Ukraine's frontline judges deliver justice under fire


  • World
  • Tuesday, 19 Dec 2023

FILE PHOTO: Men pile up wood for homes that are left without heating outside a courthouse that was destroyed by an airstrike, in the frontline town of Lyman, amid Russia's attack on Ukraine, December 14, 2023. REUTERS/Thomas Peter/File Photo

DONETSK REGION, Ukraine (Reuters) - Olha Konoplenko's eastern Ukrainian city is occupied by Russian forces, but that hasn't stopped her from trying to uphold the law remotely as a judge.

Residents who fled Bakhmut, captured last May after months of fierce fighting, still rely on her and other exiled colleagues for key rulings.

"There's no city, but there are still its people," said Konoplenko, whose Artemivsk City District court now operates in a town farther from the front line of Russia's war in Ukraine.

She requested its exact location not be disclosed for security reasons.

Working in the war-torn east, parts of which have been occupied by Russian proxy forces since 2014, was never easy for local judges. Moscow's February 2022 invasion raised the stakes further.

Konoplenko, 39, and other colleagues in the Donbas region preside under the regular threat of air strikes. Their hearings, to which defendants and plaintiffs dial in remotely, are often cut short by power outages.

During a visit by Reuters to Konoplenko's court, clerks were sitting in front of dark screens, leafing through documents as they waited for electricity to return.

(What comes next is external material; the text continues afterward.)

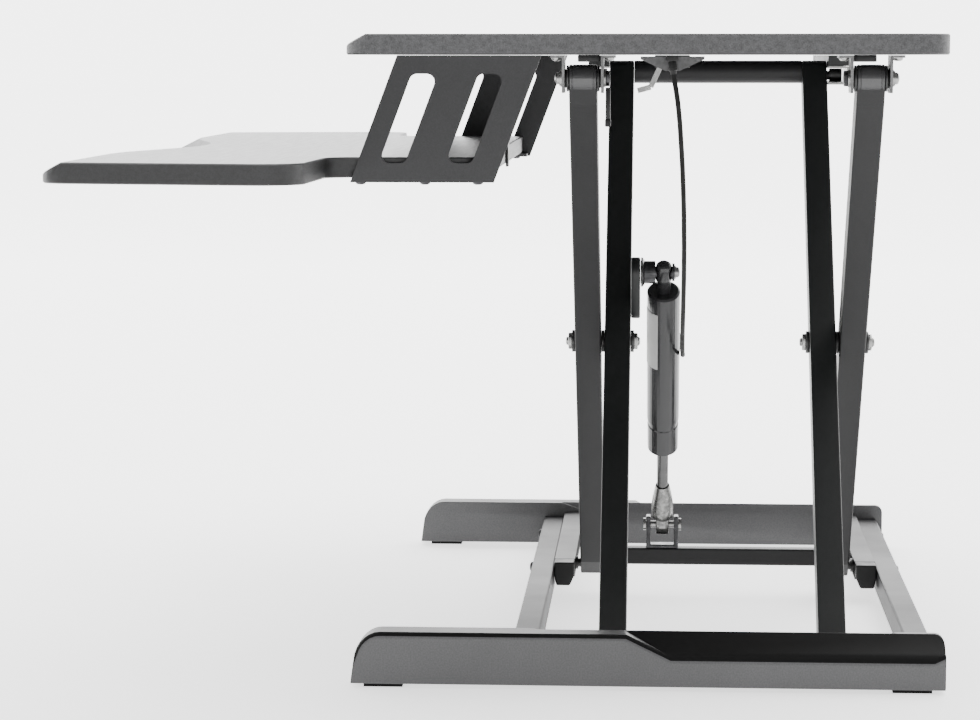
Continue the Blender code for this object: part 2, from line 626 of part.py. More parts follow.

The next day, a hearing was punctuated by the sound of explosions from a Russian strike.

NEW CHALLENGES

Local courts face the extra burden of handling war crimes litigation and trying alleged collaborators. They also hear cases from people seeking compensation for their ruined homes.

That's in addition to settling family matters, labour disputes and other typical cases, said Konoplenko, who fled Bakhmut while pregnant and said she was motivated by a sense of service.

"Who's supposed to help people obtain alimony? Who's supposed to help people obtain property rights?," she said.

On her daily commute, Konoplenko walks past buildings with windows shattered by strikes. At weekends, she travels to see her son, nearly two years old, who lives with relatives several hours' drive away.

Residents say they have more faith in courts here than elsewhere in Ukraine. A legacy of corruption has made the country's judicial system one of the least trusted public institutions.

"Just look around - there's a war here, we're surviving, but out there, people are hiding out and making money," said Oleksandr, a 24-year-old service member, on a visit to Konoplenko's courthouse.

BUSIER THAN BEFORE

Vasylyna Liubchyk, head of another Donetsk region court, said her colleagues were busier now than they were before the war because many locals had returned.

Liubchyk also did not disclose the location of her court, which has always been in Ukrainian-controlled territory.

Four judges are expected to handle nearly 4,000 registered cases of administrative and criminal offences, she said. Drunk driving accidents, in particular, have increased during war time.

Ukraine is conducting a nationwide hiring spree to address the deficit of judges, but Liubchyk and other officials have said that attracting applicants in eastern Ukraine is difficult.

Despite the dangers of practising so close to the war, Konoplenko said she and her colleagues had got used to many of them.

"We're tired of being scared," she said.